Task directions: Only one span of the listing below is wanted: the lines from the one with "panel -= rod(*stick_centre, stick_diameter, panel_bottom" through the one with "before = set(bpy.data.objects)", reproduced exactly, both ends kept.

— begin Source excerpt —

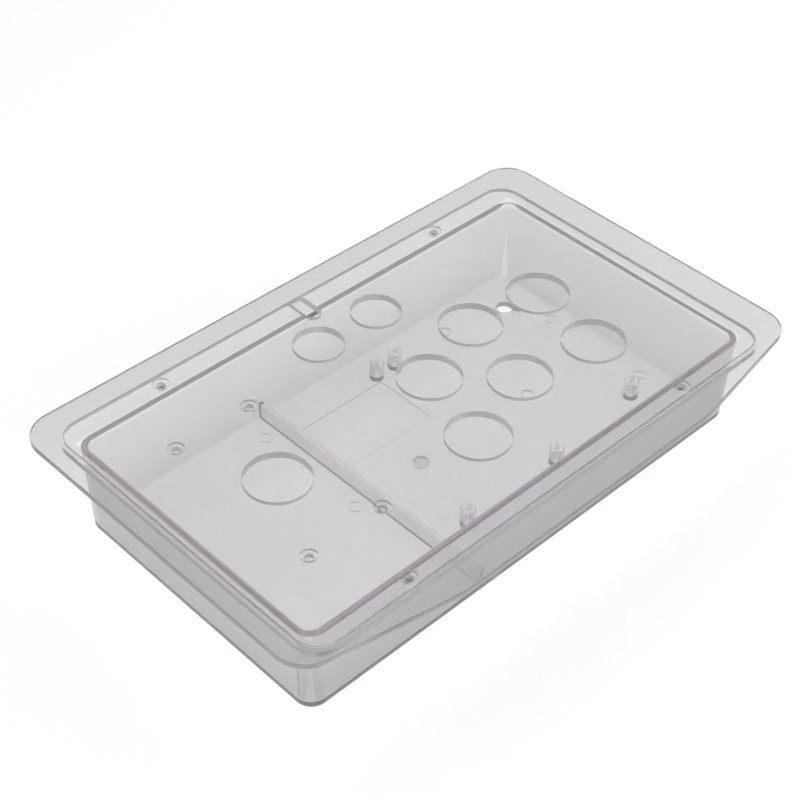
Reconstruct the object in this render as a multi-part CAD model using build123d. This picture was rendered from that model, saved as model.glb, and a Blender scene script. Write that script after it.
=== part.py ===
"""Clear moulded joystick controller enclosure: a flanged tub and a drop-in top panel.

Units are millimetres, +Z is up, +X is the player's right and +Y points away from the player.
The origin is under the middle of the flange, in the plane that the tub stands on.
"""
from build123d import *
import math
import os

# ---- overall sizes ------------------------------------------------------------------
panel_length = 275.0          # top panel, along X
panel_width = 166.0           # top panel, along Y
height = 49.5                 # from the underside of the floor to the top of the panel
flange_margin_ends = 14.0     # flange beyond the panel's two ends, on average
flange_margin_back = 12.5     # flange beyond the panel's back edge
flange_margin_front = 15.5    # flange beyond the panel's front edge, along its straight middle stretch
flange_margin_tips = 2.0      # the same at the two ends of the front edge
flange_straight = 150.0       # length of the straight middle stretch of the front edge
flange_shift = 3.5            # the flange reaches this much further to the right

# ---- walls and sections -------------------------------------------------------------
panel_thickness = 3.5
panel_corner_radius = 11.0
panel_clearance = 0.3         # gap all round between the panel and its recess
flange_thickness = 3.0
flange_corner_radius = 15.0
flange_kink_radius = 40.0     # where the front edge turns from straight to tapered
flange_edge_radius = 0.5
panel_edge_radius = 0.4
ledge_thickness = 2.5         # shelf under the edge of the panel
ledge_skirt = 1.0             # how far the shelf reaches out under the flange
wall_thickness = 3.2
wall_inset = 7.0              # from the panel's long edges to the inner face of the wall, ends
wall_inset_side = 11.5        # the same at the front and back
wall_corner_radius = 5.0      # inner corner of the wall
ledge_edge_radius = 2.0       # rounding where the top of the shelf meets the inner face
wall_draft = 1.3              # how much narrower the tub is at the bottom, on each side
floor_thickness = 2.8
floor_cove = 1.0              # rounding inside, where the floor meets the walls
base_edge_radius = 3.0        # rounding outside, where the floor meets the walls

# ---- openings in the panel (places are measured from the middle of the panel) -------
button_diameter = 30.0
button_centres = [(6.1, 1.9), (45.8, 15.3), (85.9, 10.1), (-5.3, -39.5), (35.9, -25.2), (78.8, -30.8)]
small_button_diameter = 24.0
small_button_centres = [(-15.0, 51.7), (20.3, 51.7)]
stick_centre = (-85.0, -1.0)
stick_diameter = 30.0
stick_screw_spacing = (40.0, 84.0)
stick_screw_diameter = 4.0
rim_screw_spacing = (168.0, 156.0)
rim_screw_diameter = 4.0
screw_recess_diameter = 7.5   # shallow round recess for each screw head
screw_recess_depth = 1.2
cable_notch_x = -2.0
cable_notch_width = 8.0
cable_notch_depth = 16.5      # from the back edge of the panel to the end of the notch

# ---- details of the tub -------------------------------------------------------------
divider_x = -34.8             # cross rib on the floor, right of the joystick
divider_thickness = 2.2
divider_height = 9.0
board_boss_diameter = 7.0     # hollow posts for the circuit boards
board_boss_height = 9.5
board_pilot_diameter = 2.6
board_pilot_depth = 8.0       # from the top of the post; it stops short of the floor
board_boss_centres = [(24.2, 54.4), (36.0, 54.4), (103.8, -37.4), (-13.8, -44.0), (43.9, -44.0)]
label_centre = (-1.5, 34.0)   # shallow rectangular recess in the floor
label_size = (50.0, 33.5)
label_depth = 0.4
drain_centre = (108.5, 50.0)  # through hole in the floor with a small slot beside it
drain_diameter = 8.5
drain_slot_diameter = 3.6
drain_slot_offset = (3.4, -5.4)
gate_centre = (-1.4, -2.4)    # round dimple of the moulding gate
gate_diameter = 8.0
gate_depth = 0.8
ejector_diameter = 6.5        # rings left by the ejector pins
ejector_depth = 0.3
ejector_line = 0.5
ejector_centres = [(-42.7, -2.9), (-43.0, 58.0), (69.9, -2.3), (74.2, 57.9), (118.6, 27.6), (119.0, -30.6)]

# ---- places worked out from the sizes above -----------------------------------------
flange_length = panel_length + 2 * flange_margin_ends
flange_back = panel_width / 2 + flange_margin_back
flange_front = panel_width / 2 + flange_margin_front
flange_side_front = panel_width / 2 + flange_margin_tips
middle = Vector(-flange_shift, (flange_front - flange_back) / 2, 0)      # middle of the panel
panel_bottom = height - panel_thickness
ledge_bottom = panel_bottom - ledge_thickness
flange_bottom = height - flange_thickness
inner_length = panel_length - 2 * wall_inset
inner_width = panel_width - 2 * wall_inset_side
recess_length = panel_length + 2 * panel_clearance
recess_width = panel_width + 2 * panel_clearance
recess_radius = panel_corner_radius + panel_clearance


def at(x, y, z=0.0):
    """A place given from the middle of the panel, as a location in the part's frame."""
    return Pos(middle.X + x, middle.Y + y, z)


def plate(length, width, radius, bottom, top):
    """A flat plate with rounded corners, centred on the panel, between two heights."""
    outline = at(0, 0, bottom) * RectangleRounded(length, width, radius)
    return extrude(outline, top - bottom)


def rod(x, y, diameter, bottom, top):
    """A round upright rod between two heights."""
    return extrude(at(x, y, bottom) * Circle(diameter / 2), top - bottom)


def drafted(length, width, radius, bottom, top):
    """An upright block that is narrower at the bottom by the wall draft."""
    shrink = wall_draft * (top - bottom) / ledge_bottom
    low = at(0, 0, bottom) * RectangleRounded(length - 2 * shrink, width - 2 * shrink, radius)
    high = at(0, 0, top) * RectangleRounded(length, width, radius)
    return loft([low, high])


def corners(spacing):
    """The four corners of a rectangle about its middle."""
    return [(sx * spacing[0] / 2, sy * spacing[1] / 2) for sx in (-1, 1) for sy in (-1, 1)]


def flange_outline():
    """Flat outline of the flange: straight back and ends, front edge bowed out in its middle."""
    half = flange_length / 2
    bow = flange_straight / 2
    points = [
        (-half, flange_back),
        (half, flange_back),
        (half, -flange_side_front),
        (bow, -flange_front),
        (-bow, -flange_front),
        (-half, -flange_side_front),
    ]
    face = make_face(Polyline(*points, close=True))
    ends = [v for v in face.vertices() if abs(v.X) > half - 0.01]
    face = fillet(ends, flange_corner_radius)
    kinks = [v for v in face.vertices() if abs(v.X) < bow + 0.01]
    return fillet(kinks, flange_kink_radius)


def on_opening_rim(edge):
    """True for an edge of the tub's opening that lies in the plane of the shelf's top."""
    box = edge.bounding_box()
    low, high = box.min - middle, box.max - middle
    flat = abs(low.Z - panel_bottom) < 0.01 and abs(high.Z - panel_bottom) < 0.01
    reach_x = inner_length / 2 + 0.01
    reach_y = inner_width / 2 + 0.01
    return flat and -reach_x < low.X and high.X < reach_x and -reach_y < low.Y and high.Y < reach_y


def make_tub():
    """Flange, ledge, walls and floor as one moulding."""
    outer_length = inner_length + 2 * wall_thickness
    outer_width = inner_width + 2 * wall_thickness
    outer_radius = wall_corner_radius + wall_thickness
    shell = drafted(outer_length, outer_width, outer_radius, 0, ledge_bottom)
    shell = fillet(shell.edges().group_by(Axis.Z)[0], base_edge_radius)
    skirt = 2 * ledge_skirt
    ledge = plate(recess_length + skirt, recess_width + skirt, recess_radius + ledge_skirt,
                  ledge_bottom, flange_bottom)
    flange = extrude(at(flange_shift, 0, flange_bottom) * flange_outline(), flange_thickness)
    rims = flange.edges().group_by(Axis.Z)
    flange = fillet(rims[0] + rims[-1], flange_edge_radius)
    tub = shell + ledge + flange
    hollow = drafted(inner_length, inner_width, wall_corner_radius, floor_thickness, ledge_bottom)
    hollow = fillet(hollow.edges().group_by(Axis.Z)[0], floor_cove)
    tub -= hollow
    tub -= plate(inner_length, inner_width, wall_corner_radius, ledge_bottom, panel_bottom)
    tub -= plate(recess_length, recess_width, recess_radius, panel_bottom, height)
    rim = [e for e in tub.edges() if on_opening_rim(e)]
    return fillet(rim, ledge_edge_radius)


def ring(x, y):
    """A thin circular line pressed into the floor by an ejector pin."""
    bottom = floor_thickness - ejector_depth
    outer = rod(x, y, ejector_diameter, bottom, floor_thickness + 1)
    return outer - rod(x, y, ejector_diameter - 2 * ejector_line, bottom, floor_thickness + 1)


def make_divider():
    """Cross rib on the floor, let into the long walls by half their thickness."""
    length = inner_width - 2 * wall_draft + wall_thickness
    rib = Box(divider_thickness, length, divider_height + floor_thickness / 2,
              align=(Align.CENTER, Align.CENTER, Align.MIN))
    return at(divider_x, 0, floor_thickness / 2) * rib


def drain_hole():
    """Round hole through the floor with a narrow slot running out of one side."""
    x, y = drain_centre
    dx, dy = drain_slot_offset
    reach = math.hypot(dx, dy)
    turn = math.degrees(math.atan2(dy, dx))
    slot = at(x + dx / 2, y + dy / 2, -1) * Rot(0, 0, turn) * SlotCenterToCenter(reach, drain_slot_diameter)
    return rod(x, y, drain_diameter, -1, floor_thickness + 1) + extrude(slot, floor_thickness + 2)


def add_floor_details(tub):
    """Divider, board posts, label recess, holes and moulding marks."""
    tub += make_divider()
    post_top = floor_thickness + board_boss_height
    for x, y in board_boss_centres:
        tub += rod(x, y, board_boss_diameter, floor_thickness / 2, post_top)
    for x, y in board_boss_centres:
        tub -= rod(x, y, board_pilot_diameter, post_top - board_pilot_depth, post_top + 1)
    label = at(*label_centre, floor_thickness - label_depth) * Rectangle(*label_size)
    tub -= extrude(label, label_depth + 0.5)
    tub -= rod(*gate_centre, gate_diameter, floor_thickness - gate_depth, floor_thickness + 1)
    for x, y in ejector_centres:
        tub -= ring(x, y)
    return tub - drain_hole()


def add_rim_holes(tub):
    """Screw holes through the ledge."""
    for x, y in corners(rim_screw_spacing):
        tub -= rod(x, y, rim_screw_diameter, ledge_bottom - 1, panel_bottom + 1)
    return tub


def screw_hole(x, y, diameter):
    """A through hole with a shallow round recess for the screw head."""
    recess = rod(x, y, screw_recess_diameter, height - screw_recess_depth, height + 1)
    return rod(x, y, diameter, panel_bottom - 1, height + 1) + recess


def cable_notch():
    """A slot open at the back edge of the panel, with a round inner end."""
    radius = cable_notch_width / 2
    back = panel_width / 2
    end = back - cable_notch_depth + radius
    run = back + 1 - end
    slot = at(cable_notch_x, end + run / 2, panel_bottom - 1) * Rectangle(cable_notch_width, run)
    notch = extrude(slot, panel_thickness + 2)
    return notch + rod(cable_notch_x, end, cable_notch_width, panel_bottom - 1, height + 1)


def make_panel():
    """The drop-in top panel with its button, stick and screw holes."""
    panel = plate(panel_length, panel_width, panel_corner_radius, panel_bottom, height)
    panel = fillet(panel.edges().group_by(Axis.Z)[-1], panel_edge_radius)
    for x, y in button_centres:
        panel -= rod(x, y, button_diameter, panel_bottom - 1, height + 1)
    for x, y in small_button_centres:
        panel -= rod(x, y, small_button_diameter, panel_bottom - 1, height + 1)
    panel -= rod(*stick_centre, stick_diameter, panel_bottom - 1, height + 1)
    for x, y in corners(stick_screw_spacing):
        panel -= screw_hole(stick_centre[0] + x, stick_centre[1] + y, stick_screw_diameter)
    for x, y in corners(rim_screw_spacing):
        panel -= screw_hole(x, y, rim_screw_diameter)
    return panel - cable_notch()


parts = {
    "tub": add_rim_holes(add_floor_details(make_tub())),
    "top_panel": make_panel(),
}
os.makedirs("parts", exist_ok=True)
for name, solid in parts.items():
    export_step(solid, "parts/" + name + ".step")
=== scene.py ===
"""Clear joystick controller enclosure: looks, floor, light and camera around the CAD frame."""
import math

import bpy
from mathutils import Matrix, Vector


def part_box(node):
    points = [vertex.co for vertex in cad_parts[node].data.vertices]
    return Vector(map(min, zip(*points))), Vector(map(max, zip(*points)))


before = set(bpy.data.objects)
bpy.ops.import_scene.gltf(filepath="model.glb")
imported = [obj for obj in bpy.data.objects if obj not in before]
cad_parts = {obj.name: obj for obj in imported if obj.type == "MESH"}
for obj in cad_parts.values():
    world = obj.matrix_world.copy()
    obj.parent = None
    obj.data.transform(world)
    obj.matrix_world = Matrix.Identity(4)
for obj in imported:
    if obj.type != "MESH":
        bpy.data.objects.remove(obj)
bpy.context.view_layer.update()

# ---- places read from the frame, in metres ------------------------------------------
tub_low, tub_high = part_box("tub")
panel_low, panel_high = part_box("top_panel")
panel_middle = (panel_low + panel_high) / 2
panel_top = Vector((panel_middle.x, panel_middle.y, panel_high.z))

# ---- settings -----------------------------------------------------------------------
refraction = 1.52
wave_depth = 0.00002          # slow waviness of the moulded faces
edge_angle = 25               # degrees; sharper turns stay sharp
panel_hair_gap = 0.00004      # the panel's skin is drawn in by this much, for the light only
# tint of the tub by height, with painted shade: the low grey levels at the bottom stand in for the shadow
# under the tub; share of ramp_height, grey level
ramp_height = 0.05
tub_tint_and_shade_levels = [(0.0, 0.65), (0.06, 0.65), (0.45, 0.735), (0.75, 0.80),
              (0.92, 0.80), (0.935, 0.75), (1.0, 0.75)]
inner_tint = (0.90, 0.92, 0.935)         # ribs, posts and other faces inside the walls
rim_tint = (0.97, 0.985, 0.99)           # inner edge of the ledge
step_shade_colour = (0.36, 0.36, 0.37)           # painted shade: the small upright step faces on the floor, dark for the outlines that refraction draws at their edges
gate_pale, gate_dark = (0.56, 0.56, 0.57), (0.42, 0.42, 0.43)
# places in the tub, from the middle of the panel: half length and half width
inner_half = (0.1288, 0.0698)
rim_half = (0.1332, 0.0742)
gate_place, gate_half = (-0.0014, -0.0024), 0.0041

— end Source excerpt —

Finished answer:
    panel -= rod(*stick_centre, stick_diameter, panel_bottom - 1, height + 1)
    for x, y in corners(stick_screw_spacing):
        panel -= screw_hole(stick_centre[0] + x, stick_centre[1] + y, stick_screw_diameter)
    for x, y in corners(rim_screw_spacing):
        panel -= screw_hole(x, y, rim_screw_diameter)
    return panel - cable_notch()


parts = {
    "tub": add_rim_holes(add_floor_details(make_tub())),
    "top_panel": make_panel(),
}
os.makedirs("parts", exist_ok=True)
for name, solid in parts.items():
    export_step(solid, "parts/" + name + ".step")
=== scene.py ===
"""Clear joystick controller enclosure: looks, floor, light and camera around the CAD frame."""
import math

import bpy
from mathutils import Matrix, Vector


def part_box(node):
    points = [vertex.co for vertex in cad_parts[node].data.vertices]
    return Vector(map(min, zip(*points))), Vector(map(max, zip(*points)))


before = set(bpy.data.objects)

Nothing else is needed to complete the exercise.